I was ready to write my book and I was serious about it. So serious, that in the summer of 2015, I stood up in front of my grad school cohort and declared that I would write it. I joined a writers group to help keep me on track and accountable because I was just.that.serious. about writing my book.

I did write. For a while. Some. A little.

And then I got scared. I worried that my message wasn’t something anyone would care about. What if by some miracle I finished the book and even more miraculously it got published and no one read it? Even more frightening: What if all of those things happened and EVERYONE read it? What if everyone hated it? What if everyone loved it?

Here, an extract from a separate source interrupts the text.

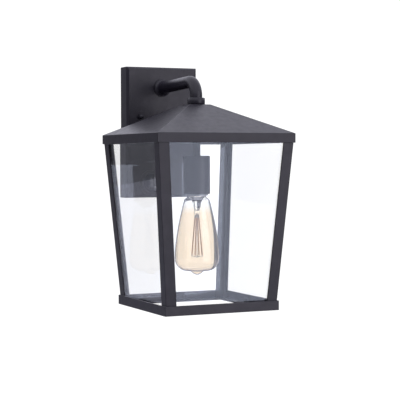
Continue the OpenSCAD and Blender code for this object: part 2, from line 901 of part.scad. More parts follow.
module socket_shell() {
    neck_r = shell_d / 4;
    ceiling_z = shell_z - shell_top_t;
    color(brass) on_axis() ring_body(concat(
        [plain_ring(shell_d / 2, shell_end_z), plain_ring(shell_d / 2, shell_z)],
        [plain_ring(neck_r, shell_z), plain_ring(neck_r, ceiling_z)],
        thread_rings(thread_mean_d / 2 + thread_gap, ceiling_z, shell_end_z)
    ));
}

// A tongue lies against the porcelain and carries the round contact
module socket_contact() {
    tongue_t = 0.8;
    tongue_end = 6.5;
    color(brass) translate([0, -reach, 0]) {
        translate([-contact_r, -2.5, shell_z - tongue_t])
            cube([contact_r + tongue_end, 5, tongue_t]);
        translate([0, 0, shell_z - shell_top_t - contact_h])
            cylinder(r = contact_r, h = contact_h);
    }
}

// A stepped ring that turns with the lamp inside the cup's mouth
module lamp_seal_ring() {
    ring_end_z = cup_mouth_z - seal_drop;
    color([0.5, 0.52, 0.55]) translate([0, -reach, 0]) rotate_extrude()
        polygon([
            [seal_bore_r, seal_z], [seal_r, seal_z], [seal_r, seal_z - seal_h],
            [seal_sleeve_r, seal_z - seal_h], [seal_sleeve_r, ring_end_z],
            [seal_bore_r, ring_end_z]
        ]);
}

// ---- Lamp ----

module lamp_cap() {
    thread_z = cap_z - cap_crown_h;
    inner_r = thread_mean_d / 2 - thread_crest - cap_wall;
    crown_bore_r = 7;
    color([0.75, 0.75, 0.77]) on_axis() ring_body(concat(
        [plain_ring(cap_skirt_r, cap_end_z), plain_ring(cap_skirt_r, cap_skirt_z)],
        thread_rings(thread_mean_d / 2, cap_skirt_z, thread_z),
        [plain_ring(cap_crown_r, thread_z), plain_ring(cap_crown_r, cap_z)],
        [plain_ring(crown_bore_r, cap_z), plain_ring(crown_bore_r, thread_z - cap_wall)],
        [plain_ring(inner_r, thread_z - cap_wall), plain_ring(inner_r, cap_skirt_z)],
        [plain_ring(cap_skirt_bore_r, cap_skirt_z), plain_ring(cap_skirt_bore_r, cap_end_z)]
    ));
}

module lamp_insulator() {
    color([0.08, 0.08, 0.1]) translate([0, -reach, 0]) rotate_extrude()
        polygon([
            [0, insulator_z], [contact_r + 1, insulator_z], [cap_crown_r - 1, cap_z + 0.6],
            [cap_crown_r - 1, cap_z], [0, cap_z]
        ]);
}

module lamp_contact() {
    color(brass) translate([0, -reach, insulator_z])
        cylinder(r = contact_r + 0.6, h = lamp_contact_h);
}

// The bulb's outline from the neck to the tip, moved inwards by inset
function bulb_outline(inset) =
    let (
        wide_r = bulb_d / 2,
        lean = wide_r - bulb_shoulder_d / 2,
        corner = bulb_corner_r - inset,
        corner_x = wide_r - bulb_corner_r,
        steps = 12
    )
    concat(
        [[neck_root_r - inset, cap_end_z + 4], [neck_root_r - inset, cap_end_z]],
        [[neck_d / 2 - inset, neck_z], [(neck_d + bulb_shoulder_d) / 4 - inset, neck_z - 1.3]],
        [for (i = [0 : steps])
            let (t = i / steps)
            [wide_r - inset - lean * pow(1 - t, bulb_swell), shoulder_z - t * bulb_body_h]],
        [for (i = [0 : steps])
            let (a = 82 * i / steps)
            [corner_x + corner * cos(a), bulb_corner_z - corner * sin(a)]],
        [for (i = [0 : 6])
            let (a = 15 * i)
            [(pip_r - inset) * cos(a), bulb_base_z + inset - (pip_h) * sin(a)]]
    );

module lamp_glass() {
    outside = bulb_outline(0);
    inside = bulb_outline(bulb_wall);
    color([0.98, 0.9, 0.7, 0.4]) translate([0, -reach, 0]) rotate_extrude()
        polygon(concat(
            outside,
            [for (i = [len(inside) - 1 : -1 : 0]) inside[i]]
        ));
}

// The flared mount that is sealed into the neck, with its flat press
module lamp_stem() {
    flare_r = neck_root_r - bulb_wall;
    color([0.95, 0.97, 0.97, 0.5]) on_axis() {
        rotate_extrude()
            polygon([
                [0, stem_flare_z], [flare_r, stem_flare_z], [flare_r, stem_flare_z - 1],
                [8.5, stem_flare_z - 4], [6, stem_flare_z - 8], [5, stem_flare_z - 14],
                [3.6, stem_press_z], [0, stem_press_z]
            ]);
        translate([-3.6, -1.4, stem_press_z - stem_press_h])
            cube([7.2, 2.8, stem_press_h]);
    }
}

// Runs a round bar between two points
module rod(a, b, radius) {
    v = b - a;
    translate(a)
        rotate([0, acos(v[2] / norm(v)), atan2(v[1], v[0])])
            cylinder(r = radius, h = norm(v), $fn = 16);
}

function stick_end(turn, radius, z) = [radius * cos(turn), radius * sin(turn), z];

stick_turns = [45 : 90 : 315];
filament_r = filament_top_r + filament_spread - 2;

module lamp_supports() {
    press_low = stem_press_z - stem_press_h;
    color(steel) on_axis() {
        rod([0, 0, filament_end_z - 1.6], [0, 0, press_low + 2], 0.5);
        for (turn = stick_turns) {
            rod(stick_end(turn, 1.1, press_low + 1), stick_end(turn, filament_top_r, filament_z),
                support_r);
            rod([0, 0, filament_end_z - 1.2], stick_end(turn, filament_r, filament_end_z),
                support_r);
        }
    }
}

module lamp_filaments() {
    color([0.95, 0.6, 0.2]) on_axis() for (turn = stick_turns)
        rod(stick_end(turn, filament_top_r, filament_z),
            stick_end(turn, filament_r, filament_end_z), filament_d / 2);
}

// ---- Wiring ----

// From a connector in the backplate, through the arm and down the centre tube
function feed_route(side, x_end, z_end) = concat(
    [
        [side * connector_x, connector_y, connector_z - 6],
        [side * connector_x, connector_y, connector_z + 6],
        [side * connector_x * 0.8, connector_y - 0.5, (connector_z + arm_root_z) / 2 - 6],
        [side * 6, connector_y - 1, arm_root_z - 16],
        [side * lead_x, connector_y + 2, arm_root_z - 5],
        [side * lead_x, plate_inner_y + 6.5, arm_root_z - 0.6],
        [side * lead_x, plate_face_y, arm_root_z]
    ],
    arm_route(side * lead_x),
    [
        [side * lead_x, -reach, arm_end_z],
        [side * lead_x, -reach, stem_end_z + 2],
        [side * lead_x, -reach, stem_end_z - 0.5],
        [x_end, -reach, recess_z + 1],
        [x_end, -reach, recess_z - 1],
        [x_end, -reach, z_end]
    ]
);

module line_lead() {
    color([0.12, 0.12, 0.12]) lead(feed_route(1, line_x, shell_z));
}

module neutral_lead() {
    color([0.92, 0.92, 0.9]) lead(feed_route(-1, neutral_x, shell_z));
}

// From the nipple's washer down to the grounding screw
module ground_lead() {
    y_low = -crossbar_t - lead_d / 2;
    y_high = plate_inner_y + tube_washer_t + lead_d / 2;
    color([0.2, 0.5, 0.25]) lead([
        [tube_nut_af / 2 + lead_d, y_high, arm_root_z - 2],
        [ground_x + 1, y_high, arm_root_z - 12],
        [ground_x + 4, plate_inner_y / 2, (arm_root_z + crossbar_z) / 2],
        [ground_x + 1, y_low - 1, crossbar_z + 12],
        [ground_x, y_low, crossbar_z + ground_head_d / 2 + 0.4]
    ]);
}

// Twist-on connectors with a blind bore for the lead
module wire_connectors() {
    color([0.82, 0.45, 0.15]) for (side = [-1, 1])
        translate([side * connector_x, connector_y, connector_z]) rotate_extrude()
            polygon([
                [lead_d / 2 + hole_fit, 0], [connector_d / 2, 0],
                [connector_d / 2, -connector_h * 0.4], [connector_d / 2 - 2, 1 - connector_h],
                [connector_d / 2 - 3, -connector_h], [0, -connector_h],
                [0, -6 - hole_fit], [lead_d / 2 + hole_fit, -6 - hole_fit]
            ]);
}

// ---- Light sensor ----

module sensor_bezel() {
    soft = 1;
    color(coating) outwards(sensor_x, plate_face_y, sensor_z) rotate_extrude()
        polygon([
            [sensor_body_d / 2 + plain_fit, 0], [sensor_d / 2, 0],
            [sensor_d / 2, sensor_bezel_t - soft], [sensor_d / 2 - soft, sensor_bezel_t],
            [sensor_lens_d / 2 + soft, sensor_bezel_t],
            [sensor_lens_d / 2 + plain_fit, sensor_bezel_t - soft],
            [sensor_lens_d / 2 + plain_fit, soft], [sensor_body_d / 2 + plain_fit, soft]
        ]);
}

module sensor_lens() {
    dome = 1.6;
    edge = sensor_lens_d / 2;
    dome_r = (edge * edge + dome * dome) / (2 * dome);
    color([0.35, 0.42, 0.5, 0.6]) outwards(sensor_x, plate_face_y - 1, sensor_z) intersection() {
        cylinder(r = edge, h = 1 + dome);
        translate([0, 0, 1 + dome - dome_r]) sphere(r = dome_r, $fn = 128);
    }
}

module sensor_body() {
    color([0.1, 0.1, 0.1]) outwards(sensor_x, plate_face_y + sensor_body_h, sensor_z)
        cylinder(d = sensor_body_d, h = sensor_body_h + 1);
}

module sensor_nut() {
    color([0.1, 0.1, 0.1]) outwards(sensor_x, plate_inner_y + sensor_nut_h, sensor_z)
        nut(sensor_body_d + 6, sensor_nut_h, sensor_body_d);
}

backplate();
wall_gasket();
crossbar();
crossbar_studs();
stud_lock_nuts();
cap_nuts();
ground_screw();
arm();
arm_nipple();
arm_lock_washer();
arm_lock_nut();
collar();
stem_tube();
roof_washer();
roof_lock_nut();
roof();
top_frame();
post_front_left();
post_front_right();
post_rear_left();
post_rear_right();
bottom_frame();
glass_front();
glass_rear();
glass_left();
glass_right();
glass_clips();
roof_screws();
socket_cup();
socket_cup_nut();
socket_strap();
socket_screws();
socket_body();
socket_shell();
socket_contact();
lamp_seal_ring();
lamp_cap();
lamp_insulator();
lamp_contact();
lamp_glass();
lamp_stem();
lamp_supports();
lamp_filaments();
line_lead();
neutral_lead();
ground_lead();
wire_connectors();
sensor_bezel();
sensor_lens();
sensor_body();
sensor_nut();
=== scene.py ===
"""Looks of an outdoor wall lantern: powder coated metal, clear panes and an amber lamp.

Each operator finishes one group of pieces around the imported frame, and the last one sets
the floor, the light and the camera. Sizes are in metres, in the frame's own axes: X to the
right when facing the wall, Y into the wall, Z up.
"""

import math

import bmesh
import bpy
from mathutils import Matrix, Vector


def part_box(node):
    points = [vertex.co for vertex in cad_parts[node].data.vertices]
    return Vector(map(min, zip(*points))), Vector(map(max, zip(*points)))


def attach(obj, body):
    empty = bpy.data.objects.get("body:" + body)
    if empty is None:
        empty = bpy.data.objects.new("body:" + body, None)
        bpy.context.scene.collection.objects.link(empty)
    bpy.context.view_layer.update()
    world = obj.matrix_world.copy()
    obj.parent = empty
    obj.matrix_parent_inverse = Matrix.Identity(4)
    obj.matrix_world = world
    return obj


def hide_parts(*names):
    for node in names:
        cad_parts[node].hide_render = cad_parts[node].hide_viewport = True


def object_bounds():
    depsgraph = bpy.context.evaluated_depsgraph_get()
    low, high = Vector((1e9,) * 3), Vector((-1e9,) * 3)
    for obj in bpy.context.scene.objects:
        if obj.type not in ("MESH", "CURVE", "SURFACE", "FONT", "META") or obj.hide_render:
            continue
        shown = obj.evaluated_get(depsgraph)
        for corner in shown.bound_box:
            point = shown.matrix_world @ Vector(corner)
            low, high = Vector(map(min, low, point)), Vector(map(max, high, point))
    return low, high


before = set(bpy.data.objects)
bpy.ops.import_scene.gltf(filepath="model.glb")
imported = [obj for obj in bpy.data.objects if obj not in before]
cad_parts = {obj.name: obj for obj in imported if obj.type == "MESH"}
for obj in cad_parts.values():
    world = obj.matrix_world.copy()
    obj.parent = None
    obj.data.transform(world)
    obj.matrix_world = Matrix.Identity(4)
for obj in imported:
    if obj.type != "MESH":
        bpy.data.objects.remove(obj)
cad_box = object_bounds()

bl_info = {
    "name": "Wall lantern finishes",
    "version": (1, 0, 0),
    "blender": (4, 5, 0),
    "location": "3D View > Sidebar > Lantern",
    "description": "Finishes the packed frame of an outdoor wall lantern",
    "category": "Object",
}

# The lantern's upright axis, from the round collar on the roof
AXIS_Y = sum(corner[1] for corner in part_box("collar")) / 2
AXIS = Vector((0.0, AXIS_Y, 0.0))

# Faces that meet at less than this many degrees shade as one
FOLDED, DRAWN, THREADED, SEAMLESS = 40.0, 50.0, 60.0, 180.0

# Strength of the white that is seen around the lantern
SEEN_WHITE = 1.12

# Share of a lamp's light that gets through one clear wall, besides its tint
LIT_SHARE = 0.93


# ---- Shared helpers ----


def wanted(value, message):
    """Stops the script with a message where a step didn't give what it should."""
    if not value:
        raise RuntimeError(message)
    return value


def new_mesh_piece(name, bm, material, body, replaced, smooth):
    """Makes an object from a bmesh whose place is already in its points."""
    wanted(bm.faces, f"{name} has no faces")
    mesh = bpy.data.meshes.new(name)
    bm.to_mesh(mesh)
    bm.free()
    mesh.shade_smooth()
    if smooth < SEAMLESS:
        mesh.set_sharp_from_angle(angle=math.radians(smooth))
    mesh.materials.clear()
    mesh.materials.append(material)
    piece = bpy.data.objects.new(name, mesh)
    bpy.context.scene.collection.objects.link(piece)
    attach(piece, body)
    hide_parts(*replaced)
    return piece


def keep_flats_flat(piece):
    """Makes broad faces keep their own direction, so only the rounded edges shade softly."""
    steady = piece.modifiers.new("steady faces", "WEIGHTED_NORMAL")
    steady.mode = "FACE_AREA"
    steady.weight = 80
    steady.keep_sharp = True


def merged_copy(node):
    """A bmesh of a node's shape with its points joined and its flat faces whole."""
    bm = bmesh.new()
    bm.from_mesh(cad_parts[node].data)
    bmesh.ops.remove_doubles(bm, verts=bm.verts, dist=1.5e-5)
    bmesh.ops.dissolve_limit(
        bm,
        angle_limit=math.radians(0.4),
        use_dissolve_boundaries=False,
        verts=bm.verts,
        edges=bm.edges,
        delimit=set(),
    )
    return bm


def clean_piece(node, name, material, smooth=FOLDED, body="root"):
    """A clean copy of a node, which stands for it."""
    new_mesh_piece(name, merged_copy(node), material, body, (node,), smooth)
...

There were too many unknowns; it was like looking into a dark forest at night and seeing nothing remotely familiar, everything as potentially ominous. In the vortex of self-doubt and ego, I started missing deadlines in the writer's group. I started missing meetings. Eventually, I’m sure I used the timeworn and unassailable excuse of “too busy and just not ready” and simply faded away. Oddly enough, though, I never stopped thinking about the ideas I had wanted to share in my book. In the six years intervening between when I started thinking about writing my book and now; I’ve been shown lots of reminders about why I wanted to write what I wanted to write. I saw those reminders, every now and then I would even think about pulling out my old files, but I never did.

Now someone else has written my book.

And you know what? I’m so glad someone was brave enough to write it. I’m so glad that message is out in the world. I’m also so glad that this particular lesson presented itself to me at this particular time; a time where I found myself once again on the verge of launching something new and feeling scared, wanting to turn back. Because it made me remember that creativity requires courage in order to bring it out of one’s imagination, put it into the world, and give it life. In his book, Courage to Create, Rollo May says: “In human beings, courage is necessary to make being and becoming possible. An assertion of the self, a commitment, is essential if the self is to have any reality.”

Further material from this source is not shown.